Irony is supposed to replace the pathos that Max Weber saw as part of the scientist’s vocation: one’s scientific findings will eventually be superseded, and reality will come to be seen very differently from what was thought to have been established. The ironist knows this in advance, and is amused by it rather than dismayed. Analogously, although liberal democracy allows for group affiliation, you will always be to some extent distanced from society because the latter regards your moral status as an individual as the essential thing about you, your group identity being inessential to your status as citizen.

A commitment to liberal democracy does require the domestication of the drive for transcendence. But Rorty was wrong to think that it could be entirely discarded or ironized out of existence; more to the point, he was wrong to think that it would be desirable to do so. Living in a society that doesn’t acknowledge your unconditional commitments requires, not irony, but rather a tolerance for alienation – the “moderate alienation” that George Kateb praised as a modern political virtue.

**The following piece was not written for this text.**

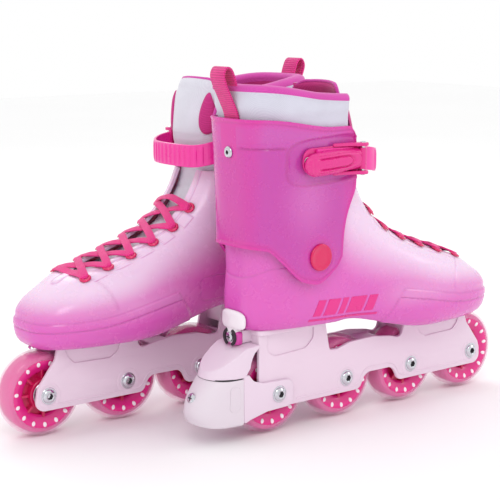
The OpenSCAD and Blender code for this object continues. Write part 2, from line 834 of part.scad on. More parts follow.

Rorty was also wrong to think that the only way around the problems he saw in representationalism was to dispense with it. It isn’t the case, as he believed, that the cognitive supremacy of representation is implicit in the doctrine of representationalism. Rorty’s student Robert Brandom, I think, found a better approach: to understand representation in terms of the norms that govern the practice of representing, i.e. that determine whether a representation of reality is correct and relevant. These are our norms and practices, not a transcendental authority’s, and the practice of representing by itself implies no superiority of representational over other discursive practices.